▶ [What you have to do]: Copy exactly, please, the lines of the data from its start through the line containing "PCB_Z0, PCB_Z1 = 13.6, 75.2".

▶ [Given data]:
* BEGIN *

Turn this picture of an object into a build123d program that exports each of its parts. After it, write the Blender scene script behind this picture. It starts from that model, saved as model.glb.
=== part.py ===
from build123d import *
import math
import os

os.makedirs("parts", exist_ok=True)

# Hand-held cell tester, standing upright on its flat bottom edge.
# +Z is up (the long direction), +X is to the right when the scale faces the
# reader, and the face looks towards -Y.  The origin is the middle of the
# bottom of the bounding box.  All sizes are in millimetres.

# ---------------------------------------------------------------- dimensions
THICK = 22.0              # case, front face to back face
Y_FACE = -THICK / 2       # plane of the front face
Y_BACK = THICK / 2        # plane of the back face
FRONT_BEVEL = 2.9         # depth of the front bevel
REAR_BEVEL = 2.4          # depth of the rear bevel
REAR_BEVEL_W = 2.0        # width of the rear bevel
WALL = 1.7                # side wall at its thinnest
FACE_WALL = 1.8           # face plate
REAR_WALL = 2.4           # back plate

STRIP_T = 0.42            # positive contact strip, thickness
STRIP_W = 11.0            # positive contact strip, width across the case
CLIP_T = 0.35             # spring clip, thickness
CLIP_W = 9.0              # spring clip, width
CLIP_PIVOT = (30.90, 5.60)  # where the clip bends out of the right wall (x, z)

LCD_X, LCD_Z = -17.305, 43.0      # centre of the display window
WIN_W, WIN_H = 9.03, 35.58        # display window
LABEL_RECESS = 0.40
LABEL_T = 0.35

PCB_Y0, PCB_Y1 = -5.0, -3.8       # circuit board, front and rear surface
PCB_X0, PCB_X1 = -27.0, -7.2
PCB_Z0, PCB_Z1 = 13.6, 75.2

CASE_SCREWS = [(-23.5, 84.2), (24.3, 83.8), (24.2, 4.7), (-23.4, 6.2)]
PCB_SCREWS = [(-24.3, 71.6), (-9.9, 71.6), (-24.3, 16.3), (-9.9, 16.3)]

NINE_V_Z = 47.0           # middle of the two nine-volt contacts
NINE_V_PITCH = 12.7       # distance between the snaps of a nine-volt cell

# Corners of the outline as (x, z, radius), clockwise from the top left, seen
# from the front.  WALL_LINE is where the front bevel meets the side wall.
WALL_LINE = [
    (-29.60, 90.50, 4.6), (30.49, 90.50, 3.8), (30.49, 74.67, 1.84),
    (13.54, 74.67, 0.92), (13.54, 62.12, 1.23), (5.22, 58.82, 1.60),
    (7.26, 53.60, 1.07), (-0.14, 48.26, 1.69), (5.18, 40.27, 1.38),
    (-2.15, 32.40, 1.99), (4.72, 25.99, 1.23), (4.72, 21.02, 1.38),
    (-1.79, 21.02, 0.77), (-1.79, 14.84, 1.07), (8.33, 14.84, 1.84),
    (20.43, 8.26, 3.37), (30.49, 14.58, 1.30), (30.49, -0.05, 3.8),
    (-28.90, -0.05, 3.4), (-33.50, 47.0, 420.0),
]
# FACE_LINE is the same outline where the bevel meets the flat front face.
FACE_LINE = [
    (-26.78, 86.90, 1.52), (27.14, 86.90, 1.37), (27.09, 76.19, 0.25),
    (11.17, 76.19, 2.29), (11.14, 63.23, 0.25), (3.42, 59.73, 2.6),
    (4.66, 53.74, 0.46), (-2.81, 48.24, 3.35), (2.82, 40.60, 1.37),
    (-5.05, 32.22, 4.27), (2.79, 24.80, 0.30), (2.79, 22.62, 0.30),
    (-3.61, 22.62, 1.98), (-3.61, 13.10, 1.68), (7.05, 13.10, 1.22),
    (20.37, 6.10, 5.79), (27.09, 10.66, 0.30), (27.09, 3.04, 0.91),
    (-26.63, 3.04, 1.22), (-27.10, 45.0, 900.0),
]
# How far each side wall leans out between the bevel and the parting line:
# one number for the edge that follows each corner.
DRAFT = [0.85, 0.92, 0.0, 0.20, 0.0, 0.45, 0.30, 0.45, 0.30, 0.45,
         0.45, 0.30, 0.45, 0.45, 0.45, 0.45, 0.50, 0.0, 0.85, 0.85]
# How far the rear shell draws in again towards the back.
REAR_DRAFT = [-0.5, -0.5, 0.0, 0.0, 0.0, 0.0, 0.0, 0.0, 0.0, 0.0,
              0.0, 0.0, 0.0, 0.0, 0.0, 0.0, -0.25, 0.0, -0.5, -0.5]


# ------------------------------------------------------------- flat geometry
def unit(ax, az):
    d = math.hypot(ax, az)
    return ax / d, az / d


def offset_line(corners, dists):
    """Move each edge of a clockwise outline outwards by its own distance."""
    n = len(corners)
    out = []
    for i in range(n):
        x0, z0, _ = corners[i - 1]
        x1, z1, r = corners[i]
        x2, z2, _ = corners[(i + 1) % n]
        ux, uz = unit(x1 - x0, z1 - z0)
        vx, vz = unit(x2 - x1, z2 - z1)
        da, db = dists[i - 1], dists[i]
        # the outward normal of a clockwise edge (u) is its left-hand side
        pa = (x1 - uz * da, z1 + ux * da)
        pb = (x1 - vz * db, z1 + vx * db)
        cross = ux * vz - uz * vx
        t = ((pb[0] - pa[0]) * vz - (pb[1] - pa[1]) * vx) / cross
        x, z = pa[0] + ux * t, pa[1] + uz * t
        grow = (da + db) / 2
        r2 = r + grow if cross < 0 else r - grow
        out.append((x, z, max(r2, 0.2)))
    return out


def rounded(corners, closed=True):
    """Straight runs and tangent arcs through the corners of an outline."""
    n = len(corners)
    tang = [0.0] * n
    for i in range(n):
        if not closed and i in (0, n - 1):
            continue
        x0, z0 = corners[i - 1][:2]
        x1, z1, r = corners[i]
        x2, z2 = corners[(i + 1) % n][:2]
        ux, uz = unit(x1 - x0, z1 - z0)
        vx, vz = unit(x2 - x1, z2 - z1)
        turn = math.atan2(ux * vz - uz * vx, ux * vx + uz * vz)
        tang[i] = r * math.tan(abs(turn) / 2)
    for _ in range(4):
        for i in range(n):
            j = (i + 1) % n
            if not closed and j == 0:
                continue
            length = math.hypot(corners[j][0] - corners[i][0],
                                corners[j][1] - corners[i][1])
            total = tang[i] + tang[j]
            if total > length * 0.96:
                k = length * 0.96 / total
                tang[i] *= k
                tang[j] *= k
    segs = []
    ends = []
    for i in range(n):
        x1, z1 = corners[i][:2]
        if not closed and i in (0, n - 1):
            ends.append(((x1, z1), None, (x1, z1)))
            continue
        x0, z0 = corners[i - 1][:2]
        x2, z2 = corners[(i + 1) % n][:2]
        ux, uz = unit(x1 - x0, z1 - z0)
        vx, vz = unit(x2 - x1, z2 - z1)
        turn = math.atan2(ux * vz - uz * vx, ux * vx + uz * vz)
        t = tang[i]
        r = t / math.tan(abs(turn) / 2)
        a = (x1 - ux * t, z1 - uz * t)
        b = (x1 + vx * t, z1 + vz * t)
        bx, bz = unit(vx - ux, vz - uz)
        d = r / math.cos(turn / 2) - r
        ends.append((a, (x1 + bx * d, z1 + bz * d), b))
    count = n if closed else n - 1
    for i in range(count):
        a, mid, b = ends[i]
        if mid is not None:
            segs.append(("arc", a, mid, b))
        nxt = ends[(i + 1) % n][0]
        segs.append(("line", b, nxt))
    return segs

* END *

▶ [Answer]:
Turn this picture of an object into a build123d program that exports each of its parts. After it, write the Blender scene script behind this picture. It starts from that model, saved as model.glb.
=== part.py ===
from build123d import *
import math
import os

os.makedirs("parts", exist_ok=True)

# Hand-held cell tester, standing upright on its flat bottom edge.
# +Z is up (the long direction), +X is to the right when the scale faces the
# reader, and the face looks towards -Y.  The origin is the middle of the
# bottom of the bounding box.  All sizes are in millimetres.

# ---------------------------------------------------------------- dimensions
THICK = 22.0              # case, front face to back face
Y_FACE = -THICK / 2       # plane of the front face
Y_BACK = THICK / 2        # plane of the back face
FRONT_BEVEL = 2.9         # depth of the front bevel
REAR_BEVEL = 2.4          # depth of the rear bevel
REAR_BEVEL_W = 2.0        # width of the rear bevel
WALL = 1.7                # side wall at its thinnest
FACE_WALL = 1.8           # face plate
REAR_WALL = 2.4           # back plate

STRIP_T = 0.42            # positive contact strip, thickness
STRIP_W = 11.0            # positive contact strip, width across the case
CLIP_T = 0.35             # spring clip, thickness
CLIP_W = 9.0              # spring clip, width
CLIP_PIVOT = (30.90, 5.60)  # where the clip bends out of the right wall (x, z)

LCD_X, LCD_Z = -17.305, 43.0      # centre of the display window
WIN_W, WIN_H = 9.03, 35.58        # display window
LABEL_RECESS = 0.40
LABEL_T = 0.35

PCB_Y0, PCB_Y1 = -5.0, -3.8       # circuit board, front and rear surface
PCB_X0, PCB_X1 = -27.0, -7.2
PCB_Z0, PCB_Z1 = 13.6, 75.2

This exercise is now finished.